DBS has both the largest and the most crowded (longest lines) ATM network in Singapore. Seriously, they have the only ATMs which consistently have lines of people waiting to use them.

Citibank Singapore's "Tap and Save" account is my favorite in Singapore right now provided you can maintain the minimum balance before their deadline to avoid their monthly fee. That account comes with a Visa debit card with a 1% rebate on every purchase automatically credited back to your account. (It cannot be used for Internet and phone purchases, though, which is I think a good safety feature for a debit card.) The card also doubles as an EZ-Link card for trains and buses. I have never had a problem finding either a Citibank or an "ATM5" labeled machine nearby. I guess if you insist on carrying only $10 at a time and need to stop by the ATM before every purchase (and don't mind waiting in line) then DBS is better, but who does that?


----------



## allseasons (May 28, 2013)

tankje said:


> Have received my employed contract, told my current boss that Im leaving... this is to new horizons... Im moving to Singapore!
> 
> And yes, it's just me.... !
> 
> ...


----------



## jason.mantle1 (Jun 4, 2013)

Hi Tankje,

I can understand your anxiety as well as excitement... been through it before myself!

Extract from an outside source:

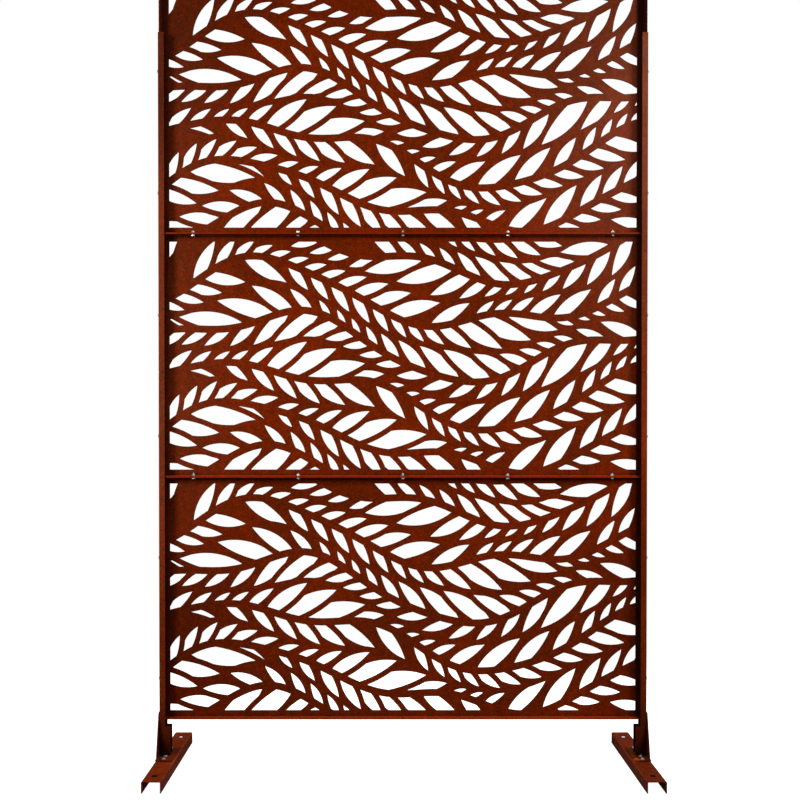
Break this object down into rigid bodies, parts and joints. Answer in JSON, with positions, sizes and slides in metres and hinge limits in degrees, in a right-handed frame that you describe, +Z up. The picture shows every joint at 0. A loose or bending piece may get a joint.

I moved to Singapore about 3 years ago and have never regretted the decision. As far as accommodation is concerned, it's not that difficult to find in Singapore, but you should keep a buffer. Since you have a month, you should be okay. Even if you find something a little farther than Chinatown, it doesn't matter;; Singapore is small, after all, and the public transport system is great, too. So ideally, if you're in any area within 30 mins of your work place you should be fine. Chinatown is also close to the city centre where the nightlife aand party places are, so you're good!

With regards banking, I'd suggest DBS or POSB. OCBC isn't bad but DBS has better options.

A lot of the expats also live out in the East, but that being said, they are all over the place.

Do let me know in case you need any more info; would be happy to help. Have a good journey to Sg!


----------



## Stratum (Apr 12, 2013)

Hi, finding rental accommodation in Singapore is relatively easy but tricky
Why do u think most people engage real estate services
Even though they could deal with themselves saving on the fees?
It boils down to at the end of day whose interests are protected
Do u think that landlord will protect ur interests or hers as priority?
How would u know with the same rental or less u couldn't get a better unit?
How do u verify that landlord is not phantom or if the terms are favorable to you?
Who can u find to resolve should there are conflicts arising?
The list could go on ...
It could be saving cents and losing dollars at the end of day
Feel free to email me at [email protected] if u require assistance

On further note, don't have to look at only one area
Though walking distance is good
Singapore is relatively easily accessible

As for most ATM coverage, posb/DBS will be ur first choice
Almost every shopping centre or mrt stations will have a posb/DBS ATM machines


----------



## BBCWatcher (Dec 28, 2012)

Stratum said:


> As for most ATM coverage, posb/DBS will be ur first choice
> Almost every shopping centre or mrt stations will have a posb/DBS ATM machines


Frequently with long queues.

I'm really amazed with this continuing advice in this forum which basically amounts to "I've always used DBS, so you should use DBS...and stand in queues with the rest of us." DBS is popular, certainly. It's also a reasonably competent bank. And it's also Singapore's most crowded bank. They also tend to charge higher fees, including S$5 plus a foreign exchange spread plus the local bank's ATM charge (if any) if you use your ATM card overseas, which is just obscene.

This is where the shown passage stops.